What’s next: The meeting starts at 9:30 am Wednesday at the County Commission chambers, sixth floor, 301 N. Olive Ave., West Palm Beach. But beware, it’s last on a packed agenda, and the county has taken measures to be sure the room will be available past 5 pm.
🍅 The juice
Fresh-squeezed news from all over

🚫 Just saying no. A March survey of 1,000 students by Intelligent.com found one in eight Florida high school seniors won’t attend college here, citing seismic shifts in education policy led by Gov. Ron DeSantis. One in 20 college students plans to transfer. And educators told the Florida Bulldog some professors are packing to leave, too, while out-of-state professors are just saying no to Florida.
🚦Last week in money: Shares of GEO Group (NYSE: GEO) belly-flopped after missing quarterly per-share-earnings estimates by 3 cents. One culprit: A $22.6 million increase in interest expenses, even as the prison management company continues to aggressively pay down debt. GEO shares closed slightly up at $7.57 Monday.
Meanwhile, JP Morgan Chase has gobbled up First Republic (NYSE: FRC), the San Francisco bank that made its chops on white-glove service to high-wealth customers. We wrote about the bank, its local branches and its troubles in March.
☀️ Lake Worth Beach’s city attorney is “very confident” the city will reach a lease agreement with Benny’s on the Beach. (Stet contributor Joe Capozzi reports there will be an update at today’s LWB city meeting.) (WPBF)
🚂 Brightline says its route from West Palm Beach to Miami was, for the first time, profitable on an operating basis in March. (The Next Miami)
⛲️ The naked truth about “Naked Gardens.” (Joe Capozzi)
Recent obituaries of notable people in our community
Sandra “Sandi” Richmond, longtime Palm Beach County School District board member, March 29 at 73.
George de Guardiola, played a key role in the development of Abacoa in Jupiter, April 13 at 75.
John C. Grant, oversaw renovation of the Coast Guard Station and JFK Bunker on Peanut Island, Dec. 29, 2022, at 89.
Erika Kirk, the colorful wife of former Gov. Claude Kirk (who died in 2011), April 26 at 88.
👎🏼 Quiz: ‘Bad books! Bad!’
Which well-known but dearly departed person is spinning in their grave because a Florida school district just banned a children’s picture book about their life?
561 insider: First responders show how they save the day
More than 250 firefighters, police and paramedics are in Lake Worth this week to compete in a measure of the lifesaving skills they perform on the job.

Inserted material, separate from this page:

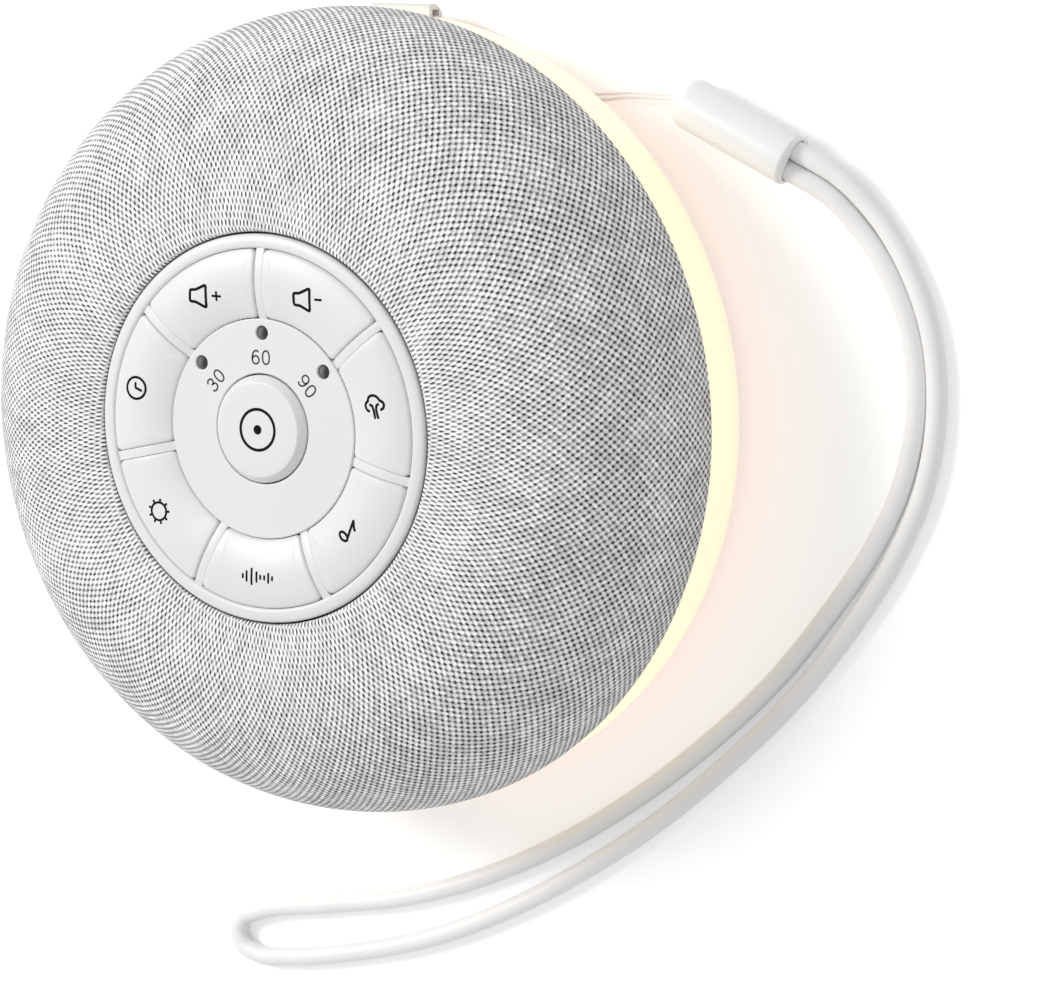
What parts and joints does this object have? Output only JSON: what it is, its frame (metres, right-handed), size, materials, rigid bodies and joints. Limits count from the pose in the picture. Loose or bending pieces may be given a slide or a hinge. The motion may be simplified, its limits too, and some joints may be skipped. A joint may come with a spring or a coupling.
{
  "type": "white noise sound machine",
  "caption": "Round portable sound machine with fabric dome, ring of push buttons round a power button, glowing light ring, back cover with foot ring, and a wrist lanyard with bead.",
  "frame": {"origin": "centre of the foot ring's underside, on the axis of the control panel, at the level of the surface the machine lies on", "axes": "+Z is the control panel's axis and points out of the buttons; +Y points to the lanyard lug, 12 o'clock on the panel; +X points to 3 o'clock"},
  "size_m": [0.1237, 0.1267, 0.0376],
  "materials": {
    "foot_silicone": "matt silicone",
    "base_plastic": "fine spark texture",
    "diffuser": "satin translucent, glowing warm white",
    "flex_board": "satin",
    "lamp": "clear resin over phosphor",
    "grey_plastic": "satin",
    "steel": "plated",
    "circuit_board": "solder mask",
    "components": "moulded epoxy",
    "battery_foil": "laminated foil",
    "foam": "closed-cell foam",
    "wire": "insulation",
    "dark_plastic": "moulded",
    "black_steel": "satin paint",
    "ferrite": "ground ferrite",
    "rubber_roll": "matt",
    "paper_cone": "pressed paper",
    "copper_coil": "enamelled wire",
    "woven_fabric": "plain weave, heather light grey",
    "panel_plastic": "smooth satin",
    "button_plastic": "smooth satin with thin black printed signs",
    "smoked_lens": "smoked",
    "silicone": "soft",
    "ribbon": "film",
    "bead_plastic": "satin",
    "string": "twisted thread",
    "cord_silicone": "smooth soft"
  },
  "bodies": {
    "housing": {"foot_ring": "foot_silicone", "back_cover": "base_plastic", "light_ring": "diffuser", "lamp_strip": "flex_board", "ring_lamps": "lamp", "lanyard_lug": "grey_plastic", "lug_pin": "steel", "port_frame": "grey_plastic", "usb_port": "steel", "main_board": "circuit_board", "main_board_parts": "components", "battery": "battery_foil", "battery_pad": "foam", "battery_lead": "wire", "chassis": "dark_plastic", "speaker_gasket": "foam", "speaker_basket": "black_steel", "speaker_magnet": "ferrite", "speaker_yoke": "steel", "speaker_surround": "rubber_roll", "speaker_lead": "wire", "front_shell": "dark_plastic", "fabric_cover": "woven_fabric", "panel_frame": "panel_plastic", "centre_plate": "panel_plastic", "timer_lenses": "smoked_lens", "keypad_mat": "silicone", "control_board": "circuit_board", "button_switches": "components", "ribbon_cable": "ribbon", "housing_screws": "steel", "panel_screws": "steel", "speaker_screws": "steel", "board_screws": "steel", "lanyard_bead": "bead_plastic", "lanyard_string": "string", "lanyard_cord": "cord_silicone"},
    "volume_up_button": {"volume_up_button": "button_plastic"},
    "volume_down_button": {"volume_down_button": "button_plastic"},
    "nature_button": {"nature_button": "button_plastic"},
    "lullaby_button": {"lullaby_button": "button_plastic"},
    "white_noise_button": {"white_noise_button": "button_plastic"},
    "night_light_button": {"night_light_button": "button_plastic"},
    "timer_button": {"timer_button": "button_plastic"},
    "power_button": {"power_button": "button_plastic"},
    "speaker_cone": {"speaker_cone": "paper_cone", "voice_coil": "copper_coil", "dust_cap": "paper_cone"}
  },
  "joints": [
    {"name": "volume_up_press", "type": "slide", "parent": "housing", "child": "volume_up_button", "axis": [0, 0, 1], "range_m": [-0.0007, 0], "stiffness_N_per_m": 1500, "springref_m": 0.0002},
    {"name": "volume_down_press", "type": "slide", "parent": "housing", "child": "volume_down_button", "axis": [0, 0, 1], "range_m": [-0.0007, 0], "stiffness_N_per_m": 1500, "springref_m": 0.0002},
    {"name": "nature_press", "type": "slide", "parent": "housing", "child": "nature_button", "axis": [0, 0, 1], "range_m": [-0.0007, 0], "stiffness_N_per_m": 1500, "springref_m": 0.0002},
    {"name": "lullaby_press", "type": "slide", "parent": "housing", "child": "lullaby_button", "axis": [0, 0, 1], "range_m": [-0.0007, 0], "stiffness_N_per_m": 1500, "springref_m": 0.0002},
    {"name": "white_noise_press", "type": "slide", "parent": "housing", "child": "white_noise_button", "axis": [0, 0, 1], "range_m": [-0.0007, 0], "stiffness_N_per_m": 1500, "springref_m": 0.0002},
    {"name": "night_light_press", "type": "slide", "parent": "housing", "child": "night_light_button", "axis": [0, 0, 1], "range_m": [-0.0007, 0], "stiffness_N_per_m": 1500, "springref_m": 0.0002},
    {"name": "timer_press", "type": "slide", "parent": "housing", "child": "timer_button", "axis": [0, 0, 1], "range_m": [-0.0007, 0], "stiffness_N_per_m": 1500, "springref_m": 0.0002},
    {"name": "power_press", "type": "slide", "parent": "housing", "child": "power_button", "axis": [0, 0, 1], "range_m": [-0.0007, 0], "stiffness_N_per_m": 1500, "springref_m": 0.0002},
    {"name": "speaker_cone_travel", "type": "slide", "parent": "housing", "child": "speaker_cone", "axis": [0, 0, 1], "range_m": [-0.0006, 0.0006], "stiffness_N_per_m": 1200}
  ]
}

And you can see it for free.
What’s happening: The inaugural Palm Beach State College Invitational will be at the school’s Lake Worth campus. The competition will simulate real-world emergencies.
The challenges will take place Tuesday through Saturday at various times, 8:30 a.m. to 5:30 p.m., at the campus’s Public Safety Training Center, 4200 Congress Ave.
Wednesday will have the most action with a vehicle extrication preliminary at the campus and a competition called Rapid Intervention Crew on the street in front of the Lake Worth Beach casino building.
Of note: Palm Beach State College, founded 90 years ago, is the leading educator of public safety professionals in Palm Beach County.
Among the teams are first responders from Boca Raton, Boynton Beach, Delray Beach, West Palm Beach, Palm Beach Gardens and Palm Beach County departments.
If you go: The public is welcome to observe — and cheer — the competitors at no charge.
The event schedule and details can be found at www.palmbeachstate.edu/PBSCInvitational.
There will be food, demonstrations and sponsor merchandise booths.
Greeters will be on campus to guide visitors.
☀️ SunFest returns to West Palm Beach’s waterfront on Friday. This year, the festival’s ambition is focused on three days of music as it sheds the traditional juried art show, fireworks and Thursday start.
🥭 What is it when you have too many mangoes on your tree? Pat is in the midst of her annual “curse of the mango lawn blanket.” On the other hand, neighbors, total strangers and a raccoon named Rocky all come by to say hello and pick up snacks.